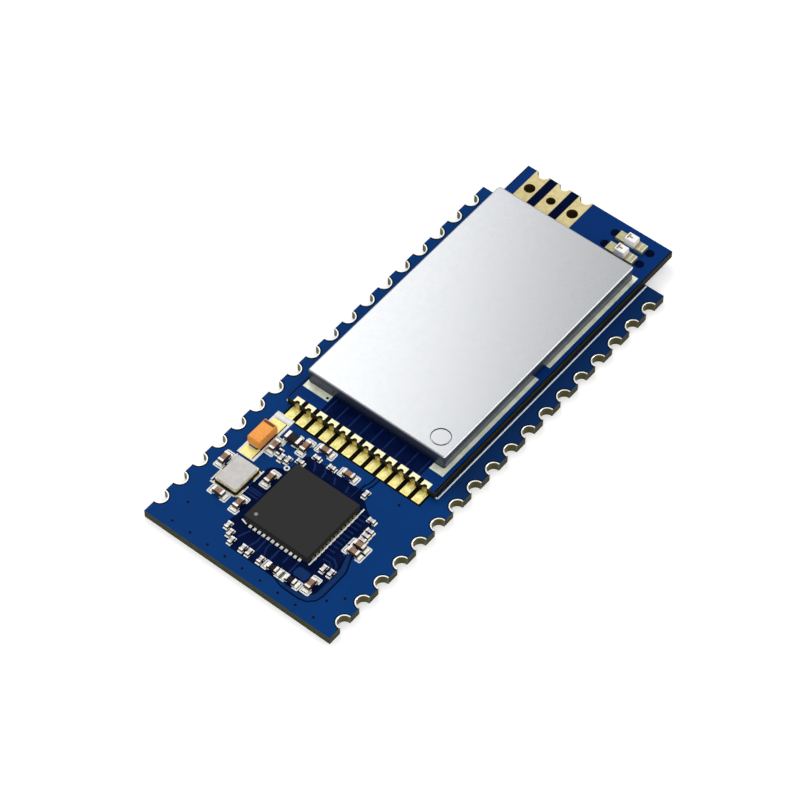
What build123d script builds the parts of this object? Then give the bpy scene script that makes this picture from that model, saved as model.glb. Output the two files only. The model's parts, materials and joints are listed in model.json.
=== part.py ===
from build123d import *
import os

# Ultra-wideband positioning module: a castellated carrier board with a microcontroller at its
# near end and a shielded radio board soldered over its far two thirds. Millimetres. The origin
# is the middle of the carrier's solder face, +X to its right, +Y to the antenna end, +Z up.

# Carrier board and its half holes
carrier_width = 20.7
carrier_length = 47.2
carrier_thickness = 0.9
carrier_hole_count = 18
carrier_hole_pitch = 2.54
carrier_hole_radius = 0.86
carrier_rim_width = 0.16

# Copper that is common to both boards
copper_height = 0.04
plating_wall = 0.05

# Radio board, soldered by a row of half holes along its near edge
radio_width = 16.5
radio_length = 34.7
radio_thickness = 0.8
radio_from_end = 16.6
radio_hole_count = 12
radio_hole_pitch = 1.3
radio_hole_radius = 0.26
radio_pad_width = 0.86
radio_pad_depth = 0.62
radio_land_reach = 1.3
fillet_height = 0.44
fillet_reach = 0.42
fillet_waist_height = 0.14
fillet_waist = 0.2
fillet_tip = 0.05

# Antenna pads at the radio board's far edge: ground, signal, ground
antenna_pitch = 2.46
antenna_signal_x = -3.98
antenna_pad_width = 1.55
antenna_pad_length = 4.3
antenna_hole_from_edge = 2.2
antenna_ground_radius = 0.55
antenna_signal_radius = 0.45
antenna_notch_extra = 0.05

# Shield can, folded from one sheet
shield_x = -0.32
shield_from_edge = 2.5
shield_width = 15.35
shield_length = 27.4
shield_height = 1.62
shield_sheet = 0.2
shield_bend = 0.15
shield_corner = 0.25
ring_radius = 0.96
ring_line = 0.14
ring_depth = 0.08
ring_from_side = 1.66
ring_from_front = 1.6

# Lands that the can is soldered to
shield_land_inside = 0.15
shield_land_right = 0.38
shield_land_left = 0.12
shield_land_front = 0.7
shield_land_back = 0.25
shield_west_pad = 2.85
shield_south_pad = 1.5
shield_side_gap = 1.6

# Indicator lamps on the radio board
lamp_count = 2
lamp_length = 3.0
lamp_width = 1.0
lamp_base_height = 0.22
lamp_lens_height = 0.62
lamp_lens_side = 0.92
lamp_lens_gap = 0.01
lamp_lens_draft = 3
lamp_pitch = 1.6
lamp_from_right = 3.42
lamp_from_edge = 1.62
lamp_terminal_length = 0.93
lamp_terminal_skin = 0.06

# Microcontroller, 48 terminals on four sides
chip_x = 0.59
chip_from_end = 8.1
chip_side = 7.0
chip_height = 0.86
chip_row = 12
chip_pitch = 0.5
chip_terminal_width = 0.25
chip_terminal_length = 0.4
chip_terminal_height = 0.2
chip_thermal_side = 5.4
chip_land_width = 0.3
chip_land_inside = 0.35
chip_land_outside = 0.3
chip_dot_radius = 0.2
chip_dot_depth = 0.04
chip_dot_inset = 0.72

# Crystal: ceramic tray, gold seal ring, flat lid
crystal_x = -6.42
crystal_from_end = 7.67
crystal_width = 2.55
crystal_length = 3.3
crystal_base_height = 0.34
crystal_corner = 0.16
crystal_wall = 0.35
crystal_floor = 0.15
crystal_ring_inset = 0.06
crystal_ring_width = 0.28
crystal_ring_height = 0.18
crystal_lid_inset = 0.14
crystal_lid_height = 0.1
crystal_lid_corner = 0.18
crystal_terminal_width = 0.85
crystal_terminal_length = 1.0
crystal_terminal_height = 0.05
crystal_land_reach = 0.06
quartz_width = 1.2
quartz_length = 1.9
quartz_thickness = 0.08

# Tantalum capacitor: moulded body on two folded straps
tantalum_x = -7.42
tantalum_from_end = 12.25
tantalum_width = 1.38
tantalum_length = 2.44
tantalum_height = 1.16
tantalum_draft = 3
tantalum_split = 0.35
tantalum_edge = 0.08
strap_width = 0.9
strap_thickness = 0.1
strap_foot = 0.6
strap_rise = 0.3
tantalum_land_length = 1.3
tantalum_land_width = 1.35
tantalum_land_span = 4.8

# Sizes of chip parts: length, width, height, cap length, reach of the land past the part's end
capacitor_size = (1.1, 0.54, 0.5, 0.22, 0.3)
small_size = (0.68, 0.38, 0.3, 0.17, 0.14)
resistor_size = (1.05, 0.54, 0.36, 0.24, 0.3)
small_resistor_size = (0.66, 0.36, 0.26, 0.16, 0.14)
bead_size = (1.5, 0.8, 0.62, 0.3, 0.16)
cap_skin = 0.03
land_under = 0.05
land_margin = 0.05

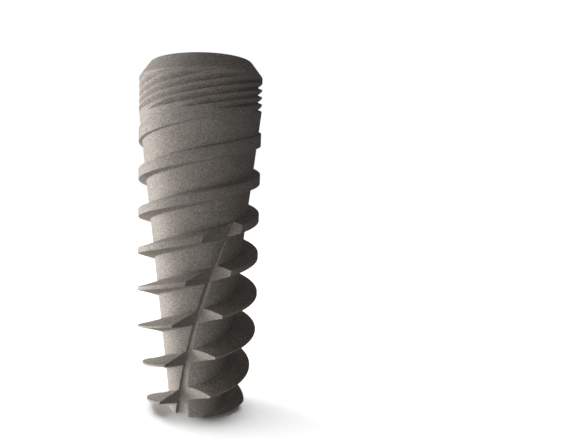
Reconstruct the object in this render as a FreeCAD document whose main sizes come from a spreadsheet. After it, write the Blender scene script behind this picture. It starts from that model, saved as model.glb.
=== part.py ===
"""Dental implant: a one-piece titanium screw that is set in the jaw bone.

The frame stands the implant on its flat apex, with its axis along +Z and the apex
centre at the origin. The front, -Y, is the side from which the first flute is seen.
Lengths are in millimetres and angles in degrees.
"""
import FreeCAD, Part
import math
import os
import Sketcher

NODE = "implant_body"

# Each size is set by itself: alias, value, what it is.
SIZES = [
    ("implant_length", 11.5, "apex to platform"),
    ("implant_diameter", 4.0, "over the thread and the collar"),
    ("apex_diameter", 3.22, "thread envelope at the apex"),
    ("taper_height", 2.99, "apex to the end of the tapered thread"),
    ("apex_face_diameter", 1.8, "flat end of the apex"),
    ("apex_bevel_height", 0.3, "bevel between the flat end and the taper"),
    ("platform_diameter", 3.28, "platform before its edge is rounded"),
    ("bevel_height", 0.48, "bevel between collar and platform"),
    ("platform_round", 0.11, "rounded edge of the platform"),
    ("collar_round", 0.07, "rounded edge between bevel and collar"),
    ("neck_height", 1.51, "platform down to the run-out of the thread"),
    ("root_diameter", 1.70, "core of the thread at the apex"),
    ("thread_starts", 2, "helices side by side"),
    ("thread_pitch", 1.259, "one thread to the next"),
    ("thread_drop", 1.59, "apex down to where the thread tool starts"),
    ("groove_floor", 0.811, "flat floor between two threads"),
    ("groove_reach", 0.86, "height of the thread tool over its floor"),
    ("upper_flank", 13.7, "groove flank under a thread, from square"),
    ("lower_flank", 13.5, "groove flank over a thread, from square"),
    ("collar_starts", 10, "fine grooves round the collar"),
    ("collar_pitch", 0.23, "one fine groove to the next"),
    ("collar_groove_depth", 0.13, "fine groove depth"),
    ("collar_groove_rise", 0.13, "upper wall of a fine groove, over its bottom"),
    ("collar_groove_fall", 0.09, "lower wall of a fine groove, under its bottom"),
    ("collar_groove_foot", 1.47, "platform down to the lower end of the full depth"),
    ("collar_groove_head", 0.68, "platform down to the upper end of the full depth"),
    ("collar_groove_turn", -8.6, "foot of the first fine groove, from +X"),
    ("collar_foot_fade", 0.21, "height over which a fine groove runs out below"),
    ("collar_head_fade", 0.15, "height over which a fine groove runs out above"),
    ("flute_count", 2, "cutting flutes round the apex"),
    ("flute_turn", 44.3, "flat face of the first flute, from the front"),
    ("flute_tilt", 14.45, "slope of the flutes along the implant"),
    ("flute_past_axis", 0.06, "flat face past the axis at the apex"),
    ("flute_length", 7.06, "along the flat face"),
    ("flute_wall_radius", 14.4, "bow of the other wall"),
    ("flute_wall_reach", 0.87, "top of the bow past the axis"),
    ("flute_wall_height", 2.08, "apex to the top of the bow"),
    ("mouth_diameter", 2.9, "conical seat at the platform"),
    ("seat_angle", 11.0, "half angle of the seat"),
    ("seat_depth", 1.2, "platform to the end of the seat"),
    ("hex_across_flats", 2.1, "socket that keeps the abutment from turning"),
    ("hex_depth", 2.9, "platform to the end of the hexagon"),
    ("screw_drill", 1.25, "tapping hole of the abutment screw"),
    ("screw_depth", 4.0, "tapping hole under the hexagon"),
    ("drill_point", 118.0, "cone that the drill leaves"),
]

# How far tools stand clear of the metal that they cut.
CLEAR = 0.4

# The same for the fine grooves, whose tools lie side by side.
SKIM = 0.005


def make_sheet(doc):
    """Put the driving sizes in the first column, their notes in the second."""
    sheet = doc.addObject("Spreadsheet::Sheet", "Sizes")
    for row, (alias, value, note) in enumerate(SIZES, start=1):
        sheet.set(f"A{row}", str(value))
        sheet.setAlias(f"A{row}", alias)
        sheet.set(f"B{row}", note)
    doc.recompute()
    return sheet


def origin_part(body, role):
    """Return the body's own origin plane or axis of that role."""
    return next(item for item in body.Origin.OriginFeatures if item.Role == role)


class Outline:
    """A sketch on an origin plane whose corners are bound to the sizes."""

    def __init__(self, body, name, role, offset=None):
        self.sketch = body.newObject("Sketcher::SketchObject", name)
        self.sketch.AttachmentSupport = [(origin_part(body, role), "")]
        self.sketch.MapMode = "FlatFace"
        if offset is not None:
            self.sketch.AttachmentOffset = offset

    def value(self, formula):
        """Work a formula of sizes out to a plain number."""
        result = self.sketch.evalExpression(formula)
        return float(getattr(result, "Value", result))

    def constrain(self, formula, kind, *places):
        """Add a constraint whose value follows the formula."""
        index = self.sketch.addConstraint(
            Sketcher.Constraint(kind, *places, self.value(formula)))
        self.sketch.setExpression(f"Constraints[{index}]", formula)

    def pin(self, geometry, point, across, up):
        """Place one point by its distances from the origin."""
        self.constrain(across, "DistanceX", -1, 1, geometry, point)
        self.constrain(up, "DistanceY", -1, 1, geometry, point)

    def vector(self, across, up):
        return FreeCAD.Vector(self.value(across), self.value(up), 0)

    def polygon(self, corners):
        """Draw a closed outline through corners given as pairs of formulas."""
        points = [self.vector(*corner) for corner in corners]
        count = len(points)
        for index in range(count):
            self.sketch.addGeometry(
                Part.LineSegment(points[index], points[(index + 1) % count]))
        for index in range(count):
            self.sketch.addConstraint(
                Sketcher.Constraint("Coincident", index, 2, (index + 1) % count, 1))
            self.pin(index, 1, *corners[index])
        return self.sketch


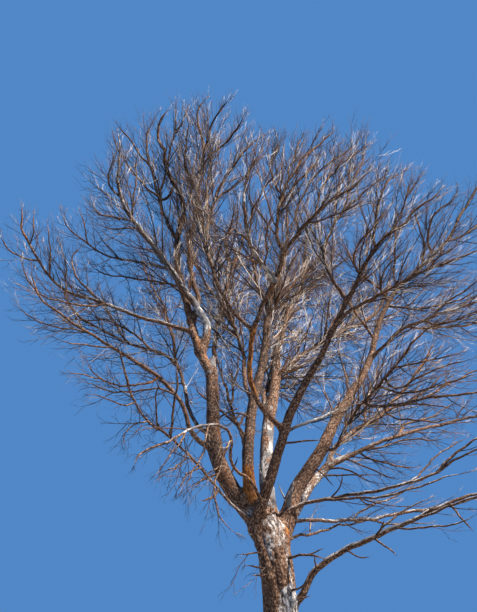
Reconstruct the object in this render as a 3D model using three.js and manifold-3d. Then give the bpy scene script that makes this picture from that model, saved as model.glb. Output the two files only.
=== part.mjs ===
^^^^^^^^^^^^^^^^
# Directions
Copy each line of the data above that holds "whose".

# Finished exercise
Reconstruct the object in this render as a FreeCAD document whose main sizes come from a spreadsheet. After it, write the Blender scene script behind this picture. It starts from that model, saved as model.glb.
# The same for the fine grooves, whose tools lie side by side.
    """A sketch on an origin plane whose corners are bound to the sizes."""
        """Add a constraint whose value follows the formula."""